- **DIRECTION**: Reproduce precisely the lines of the listing below, starting with the line that contains "loop_jacket();" and stopping after the line that contains "in imported if"; include nothing else.

- **DATA EXCERPT**:
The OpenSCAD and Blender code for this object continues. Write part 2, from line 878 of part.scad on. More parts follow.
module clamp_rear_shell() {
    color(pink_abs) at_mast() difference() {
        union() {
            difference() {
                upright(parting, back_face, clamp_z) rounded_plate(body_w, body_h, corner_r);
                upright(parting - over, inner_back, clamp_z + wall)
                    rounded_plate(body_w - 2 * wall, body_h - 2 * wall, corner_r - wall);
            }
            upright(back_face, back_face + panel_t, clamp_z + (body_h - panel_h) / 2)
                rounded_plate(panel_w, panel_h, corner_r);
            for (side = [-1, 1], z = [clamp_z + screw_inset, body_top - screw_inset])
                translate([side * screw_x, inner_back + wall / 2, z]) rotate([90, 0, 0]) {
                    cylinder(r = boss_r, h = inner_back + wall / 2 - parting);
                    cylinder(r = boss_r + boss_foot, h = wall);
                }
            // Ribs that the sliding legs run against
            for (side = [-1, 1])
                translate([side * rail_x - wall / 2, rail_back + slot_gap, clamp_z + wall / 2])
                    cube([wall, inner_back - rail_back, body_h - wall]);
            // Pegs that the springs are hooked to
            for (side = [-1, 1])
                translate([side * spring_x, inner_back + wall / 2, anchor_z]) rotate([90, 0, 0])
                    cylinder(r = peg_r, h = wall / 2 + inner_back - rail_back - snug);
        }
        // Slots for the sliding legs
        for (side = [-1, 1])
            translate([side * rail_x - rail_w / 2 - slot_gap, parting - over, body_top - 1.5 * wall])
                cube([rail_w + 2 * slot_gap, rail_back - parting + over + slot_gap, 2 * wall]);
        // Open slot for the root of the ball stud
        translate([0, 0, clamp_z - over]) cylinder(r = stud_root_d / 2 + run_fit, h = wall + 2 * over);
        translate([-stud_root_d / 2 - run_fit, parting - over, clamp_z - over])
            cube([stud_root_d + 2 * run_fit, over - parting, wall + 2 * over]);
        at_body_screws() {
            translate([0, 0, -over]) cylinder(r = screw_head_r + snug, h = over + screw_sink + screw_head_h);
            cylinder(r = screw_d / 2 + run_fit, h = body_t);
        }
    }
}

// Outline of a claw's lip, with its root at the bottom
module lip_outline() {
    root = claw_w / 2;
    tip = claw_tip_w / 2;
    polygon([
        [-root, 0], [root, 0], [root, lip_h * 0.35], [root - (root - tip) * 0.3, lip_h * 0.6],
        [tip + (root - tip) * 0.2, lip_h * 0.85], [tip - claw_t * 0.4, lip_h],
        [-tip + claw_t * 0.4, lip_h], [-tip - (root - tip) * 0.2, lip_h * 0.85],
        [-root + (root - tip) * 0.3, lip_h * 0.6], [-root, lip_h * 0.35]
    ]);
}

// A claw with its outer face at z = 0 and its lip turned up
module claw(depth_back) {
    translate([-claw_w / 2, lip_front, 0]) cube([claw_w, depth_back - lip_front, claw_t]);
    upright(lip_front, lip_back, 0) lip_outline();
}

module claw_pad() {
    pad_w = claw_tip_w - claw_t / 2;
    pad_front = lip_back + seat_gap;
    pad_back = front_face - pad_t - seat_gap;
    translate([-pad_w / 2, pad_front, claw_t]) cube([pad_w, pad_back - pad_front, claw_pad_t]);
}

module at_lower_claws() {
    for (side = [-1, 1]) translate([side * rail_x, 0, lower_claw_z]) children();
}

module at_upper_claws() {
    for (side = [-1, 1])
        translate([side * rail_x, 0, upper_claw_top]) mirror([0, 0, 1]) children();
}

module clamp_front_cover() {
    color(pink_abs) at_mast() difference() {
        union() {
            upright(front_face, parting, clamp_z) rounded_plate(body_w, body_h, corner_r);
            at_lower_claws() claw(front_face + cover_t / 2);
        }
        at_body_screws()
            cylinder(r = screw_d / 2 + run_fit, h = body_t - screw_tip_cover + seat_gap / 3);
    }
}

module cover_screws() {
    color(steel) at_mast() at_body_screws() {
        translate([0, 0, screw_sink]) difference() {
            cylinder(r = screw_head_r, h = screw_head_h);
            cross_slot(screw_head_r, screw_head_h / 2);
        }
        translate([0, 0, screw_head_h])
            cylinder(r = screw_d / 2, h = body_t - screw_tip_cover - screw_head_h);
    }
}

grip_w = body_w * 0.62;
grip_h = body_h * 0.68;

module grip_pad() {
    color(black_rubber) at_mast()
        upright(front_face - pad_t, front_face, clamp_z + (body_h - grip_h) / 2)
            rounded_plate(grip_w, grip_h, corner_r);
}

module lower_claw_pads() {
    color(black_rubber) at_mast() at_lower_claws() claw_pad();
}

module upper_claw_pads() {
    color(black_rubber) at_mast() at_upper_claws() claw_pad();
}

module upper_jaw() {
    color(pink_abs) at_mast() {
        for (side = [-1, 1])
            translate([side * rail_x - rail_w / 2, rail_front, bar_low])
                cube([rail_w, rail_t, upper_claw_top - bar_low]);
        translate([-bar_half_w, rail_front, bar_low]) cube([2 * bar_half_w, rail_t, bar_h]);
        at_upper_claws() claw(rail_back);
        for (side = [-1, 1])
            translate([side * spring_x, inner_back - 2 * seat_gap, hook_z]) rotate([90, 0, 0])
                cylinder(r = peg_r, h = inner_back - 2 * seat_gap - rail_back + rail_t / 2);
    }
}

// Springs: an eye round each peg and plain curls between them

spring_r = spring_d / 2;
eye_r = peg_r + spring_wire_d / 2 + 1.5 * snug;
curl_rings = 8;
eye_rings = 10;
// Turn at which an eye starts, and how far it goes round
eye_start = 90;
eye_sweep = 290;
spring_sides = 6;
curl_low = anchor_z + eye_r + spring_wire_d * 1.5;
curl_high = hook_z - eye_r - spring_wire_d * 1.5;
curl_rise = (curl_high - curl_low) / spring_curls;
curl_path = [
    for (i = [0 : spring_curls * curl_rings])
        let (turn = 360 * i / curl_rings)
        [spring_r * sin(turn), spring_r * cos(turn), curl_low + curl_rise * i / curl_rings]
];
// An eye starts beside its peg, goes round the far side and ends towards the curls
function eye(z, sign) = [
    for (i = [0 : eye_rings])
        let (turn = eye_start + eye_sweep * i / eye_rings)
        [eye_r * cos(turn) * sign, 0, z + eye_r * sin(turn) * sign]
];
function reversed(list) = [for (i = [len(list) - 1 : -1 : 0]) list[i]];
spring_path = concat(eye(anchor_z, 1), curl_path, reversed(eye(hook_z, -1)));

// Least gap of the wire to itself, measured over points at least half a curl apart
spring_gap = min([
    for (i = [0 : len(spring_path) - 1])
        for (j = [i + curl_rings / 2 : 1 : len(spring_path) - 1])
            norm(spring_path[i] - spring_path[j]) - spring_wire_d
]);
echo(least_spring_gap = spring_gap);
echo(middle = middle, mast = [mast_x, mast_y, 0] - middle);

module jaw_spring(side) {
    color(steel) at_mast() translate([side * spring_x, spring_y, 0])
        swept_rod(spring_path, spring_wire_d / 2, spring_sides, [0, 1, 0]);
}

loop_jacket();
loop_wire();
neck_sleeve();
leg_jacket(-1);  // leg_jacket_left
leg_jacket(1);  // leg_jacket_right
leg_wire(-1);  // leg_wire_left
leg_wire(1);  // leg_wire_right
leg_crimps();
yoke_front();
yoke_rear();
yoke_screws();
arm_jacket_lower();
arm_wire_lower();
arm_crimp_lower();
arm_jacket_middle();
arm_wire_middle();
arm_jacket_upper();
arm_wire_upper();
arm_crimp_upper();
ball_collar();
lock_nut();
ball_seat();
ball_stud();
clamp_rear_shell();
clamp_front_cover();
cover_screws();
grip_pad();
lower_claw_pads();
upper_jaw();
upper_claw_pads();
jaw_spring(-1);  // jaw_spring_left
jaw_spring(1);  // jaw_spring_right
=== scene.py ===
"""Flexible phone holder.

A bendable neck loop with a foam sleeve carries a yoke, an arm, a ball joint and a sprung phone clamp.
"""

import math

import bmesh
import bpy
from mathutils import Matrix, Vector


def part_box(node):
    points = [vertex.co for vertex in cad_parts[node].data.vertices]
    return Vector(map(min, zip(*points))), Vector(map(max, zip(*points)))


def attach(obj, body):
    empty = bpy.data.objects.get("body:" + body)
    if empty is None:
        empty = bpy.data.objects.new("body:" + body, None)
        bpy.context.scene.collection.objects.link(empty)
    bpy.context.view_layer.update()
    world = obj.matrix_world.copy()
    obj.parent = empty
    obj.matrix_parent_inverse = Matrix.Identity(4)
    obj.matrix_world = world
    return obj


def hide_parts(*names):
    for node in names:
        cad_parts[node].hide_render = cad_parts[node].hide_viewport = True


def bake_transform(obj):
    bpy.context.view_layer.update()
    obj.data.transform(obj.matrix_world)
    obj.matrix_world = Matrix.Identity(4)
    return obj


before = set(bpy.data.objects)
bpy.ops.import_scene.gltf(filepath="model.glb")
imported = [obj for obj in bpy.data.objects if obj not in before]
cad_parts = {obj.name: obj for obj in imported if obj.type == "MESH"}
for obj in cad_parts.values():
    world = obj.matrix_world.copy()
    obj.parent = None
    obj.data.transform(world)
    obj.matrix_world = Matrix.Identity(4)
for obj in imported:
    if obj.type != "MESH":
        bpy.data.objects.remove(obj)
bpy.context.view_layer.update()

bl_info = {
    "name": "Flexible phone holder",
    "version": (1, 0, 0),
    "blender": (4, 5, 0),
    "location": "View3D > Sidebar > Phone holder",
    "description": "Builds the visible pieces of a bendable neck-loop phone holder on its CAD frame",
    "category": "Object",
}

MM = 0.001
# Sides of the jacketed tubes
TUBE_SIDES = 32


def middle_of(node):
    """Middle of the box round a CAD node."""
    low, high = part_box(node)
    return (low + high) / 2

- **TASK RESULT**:
loop_jacket();
loop_wire();
neck_sleeve();
leg_jacket(-1);  // leg_jacket_left
leg_jacket(1);  // leg_jacket_right
leg_wire(-1);  // leg_wire_left
leg_wire(1);  // leg_wire_right
leg_crimps();
yoke_front();
yoke_rear();
yoke_screws();
arm_jacket_lower();
arm_wire_lower();
arm_crimp_lower();
arm_jacket_middle();
arm_wire_middle();
arm_jacket_upper();
arm_wire_upper();
arm_crimp_upper();
ball_collar();
lock_nut();
ball_seat();
ball_stud();
clamp_rear_shell();
clamp_front_cover();
cover_screws();
grip_pad();
lower_claw_pads();
upper_jaw();
upper_claw_pads();
jaw_spring(-1);  // jaw_spring_left
jaw_spring(1);  // jaw_spring_right
=== scene.py ===
"""Flexible phone holder.

A bendable neck loop with a foam sleeve carries a yoke, an arm, a ball joint and a sprung phone clamp.
"""

import math

import bmesh
import bpy
from mathutils import Matrix, Vector


def part_box(node):
    points = [vertex.co for vertex in cad_parts[node].data.vertices]
    return Vector(map(min, zip(*points))), Vector(map(max, zip(*points)))


def attach(obj, body):
    empty = bpy.data.objects.get("body:" + body)
    if empty is None:
        empty = bpy.data.objects.new("body:" + body, None)
        bpy.context.scene.collection.objects.link(empty)
    bpy.context.view_layer.update()
    world = obj.matrix_world.copy()
    obj.parent = empty
    obj.matrix_parent_inverse = Matrix.Identity(4)
    obj.matrix_world = world
    return obj


def hide_parts(*names):
    for node in names:
        cad_parts[node].hide_render = cad_parts[node].hide_viewport = True


def bake_transform(obj):
    bpy.context.view_layer.update()
    obj.data.transform(obj.matrix_world)
    obj.matrix_world = Matrix.Identity(4)
    return obj


before = set(bpy.data.objects)
bpy.ops.import_scene.gltf(filepath="model.glb")
imported = [obj for obj in bpy.data.objects if obj not in before]
cad_parts = {obj.name: obj for obj in imported if obj.type == "MESH"}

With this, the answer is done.